Figure 9b compares the V_oc value for the fabricated ZnO DSSCs with different thicknesses. No clear trend was noticeable in the V_oc values for the layered ZnO photoanode at different soaking times. The highest V_oc was achieved when the three-layered ZnO photoanode was soaked in N719 dye for 3 h. The fill factor (FF) values shown in Figure 9c also do not exhibit any apparent trends, and the FF values vary between 0.32 and 0.51. The conversion efficiency at various dye absorption times and photoanode thicknesses was calculated using Equation (3).

The J_sc and efficiency plots in Figure 9d have similar trends and peak values at the same dye adsorption time. Due to the dye adsorption time’s significantly greater impact on J_sc than other photovoltaic parameters, J_sc is the parameter that determines efficiency. There is a specific optimal dye adsorption time for each photoanode thickness at which the conversion efficiency is at its highest. The best dye adsorption period identified at a specific photoanode thickness does not apply to other thicknesses. The three-layered ZnO photoanode was submerged in the dye for three hours, yielding a 2.77% efficiency, the highest efficiency recorded. Each cell has different readings of J_sc, V_oc, FF, and $\mathsf{\eta }$, which demonstrates how the thickness of the ZnO photoanode is affected by the dye loading time.

The highest efficiency, 1.71%, was achieved by soaking the one-layered ZnO photoanode in the dye for an hour. In contrast, the highest efficiency, 2.77%, was achieved by soaking the three-layered ZnO photoanode in the dye for three hours, as shown in

Table 2. Photo-voltage characteristics for the cell at optimal dye soaking time for each layer.

No. of Layers	Dye Soaking Time	Jsc (mA/cm2)	Voc (V)	Fill Factor (FF)	η (%)
1	1 h	8.16	0.41	0.51	1.71
2	2 h	12.87	0.37	0.42	2.01
3	3 h	13.82	0.43	0.46	2.77
4	4 h	10.56	0.41	0.44	1.87
5	4 h	9.11	0.40	0.42	1.53

.

The best dye adsorption time reported at a particular thickness does not apply to other thicknesses because the dye absorption time is either too short or too long for alternative film thicknesses, which affects the cell’s efficiency differently. For example, when a 3 h dye soaking time (optimal for the three-layered ZnO photoanode) was applied for one-, two-, four-, and five-layered ZnO photoanodes, the conversion efficiency dropped from the peak value of 2.77% to approximately 0.67%, 1.61%, 1.72%, and 1.34%, respectively. A prolonged dye adsorption time causes dye aggregation and the etching of the ZnO surface, resulting in the performance deterioration of ZnO photoanodes. Table 2 and Figure 10 summarize each layer’s optimal dye soaking time.

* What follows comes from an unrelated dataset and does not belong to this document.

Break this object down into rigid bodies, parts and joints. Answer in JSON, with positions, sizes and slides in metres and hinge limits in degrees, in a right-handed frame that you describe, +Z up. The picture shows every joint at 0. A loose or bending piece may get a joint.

Similar work was reported by Kouhestanian et al. [35], where the thickness of the ZnO photoanode layer was modified by using the doctor blade method. They used synthesized ZnO with particle sizes of 30–350 nm, and the ZnO paste was prepared according to the Ito method. The platinum counter electrode in their research was made via drop coating. In our research, we successfully achieved a higher fill factor (FF) of around 0.42–0.51 compared to other research works. Kouhestanian et al. reported FFs of around 0.34–0.43, and May et al. [33] reported FFs of 0.34–0.47. Increasing the shunt resistance (R_sh) and decreasing the series resistance (R_s) lead to a higher fill factor, thus resulting in greater efficiency. Shunt resistance (R_sh) is due to the leakage across the interface between photoelectrodes and the dye and the presence of crystal defects in the interface region. Series resistance (R_s) is mainly caused by the bulk resistance of semiconductor materials and the contact resistance between the metallic contacts and the semiconductor.

4. Conclusions

This study has shown that the photovoltaic properties of DSSCs depend significantly on the ZnO photoanode thickness and the dye adsorption time. In this work, the DSSC with a three-layer ZnO photoanode achieved a maximum efficiency of 2.77%. The short-circuit current mainly determines the efficiency of the DSSC. Increasing the thickness of the ZnO photoanode to its optimal point improves the absorption of the dye, which increases the light absorption and translates into an increase in device efficiency. However, a continuous process of dye immersion may dissolve the ZnO photoanode and decrease the device’s performance. In this work, it is predicted that the decrease in efficiency with a higher thickness of the photoanode is due to a longer immersion time in the acidic N719 dye and the longer path length for electron transport.